Si le jeu présente de nombreuses incohérences (en le regardant avec du recul), il reste particulièrement prenant manette en main. Il reprend énormément de mécaniques et idées aux Uncharted (juste retour des choses), mais la seule présence de l'arc comme arme ajoute un aspect bien plus organique aux combats. Cela va plus loin par la suite avec l'introduction du piolet et de mouvements spéciaux avec les armes à feu (amis de la tripe, bonjour...), mais les combats sont particulièrement bien retranscrits au niveau sonore, avec une véritable impression de recul ou de puissance des armes. Histoire de rappeler qu'il s'agit d'un Tomb Raider, quelques énigmes et séquences plateformes sont présentes, mais la narration prend largement le pas, avec de nombreuses cinématiques entre deux gunfights. 

Même si la promotion du jeu et les premières informations laissaient penser que l'aspect survie serait mis en avant avec en particulière la chasse d'animaux sauvages, il s'agit en fait d'une activité totalement optionnelle, histoire de gagner de l'expérience en tuant des lapins ou chevreuils, loin d'un Assassin's Creed III ou Far Cry 3 à ce niveau. La survie se "vit" uniquement via l'histoire de Lara Croft, pour s'achever sur une tagline assez paresseuse, "a survivor is born".

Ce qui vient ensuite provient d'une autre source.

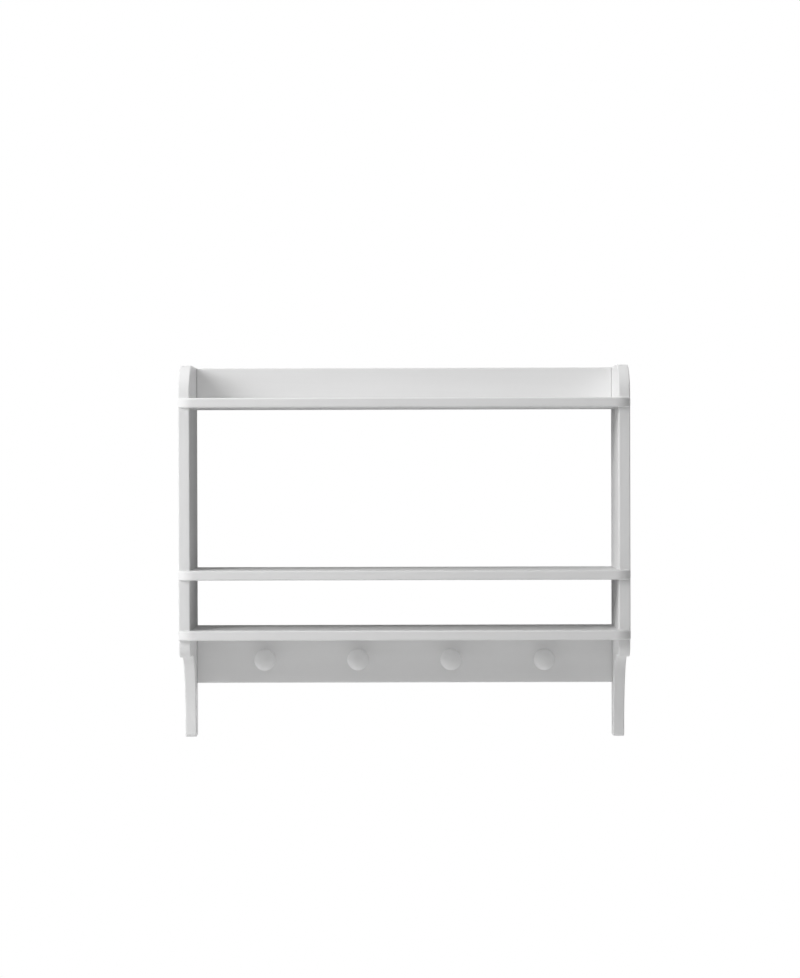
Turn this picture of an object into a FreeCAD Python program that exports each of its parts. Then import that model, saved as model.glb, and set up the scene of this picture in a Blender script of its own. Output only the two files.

En me relisant, j'ai l'impression d'émettre beaucoup de critiques sur un jeu qui m'a vraiment plu et captivé pendant une dizaine d'heures. En termes de plaisir vidéoludique, c'est un très bon jeu: il y a peu d'originalité, mais la réalisation est d'une niveau très impressionnant sur la désormais vieille PS3, et la jouabilité est bien pensée. Seulement, l'histoire se maintient via une série perpétuelle d'électrochocs, qui dans la réalité mènerait à un arrêt cardiaque. A trop vouloir jouer la carte "réaliste", les effets perdent de leur valeur, ce qui m'a souvent fait dire devant mon écran "mais n'importe quoi..." tantôt rieur, tantôt désabusé. Il n'empêche que la scène où Lara utilise ses fameux doubles revolvers pour la première fois est particulièrement jouissive, faisant le lien entre la Lara Croft que l'on connait depuis plus de 15 ans, et sa version padawan. Et cela vaut mieux que tous les empalements du jeu.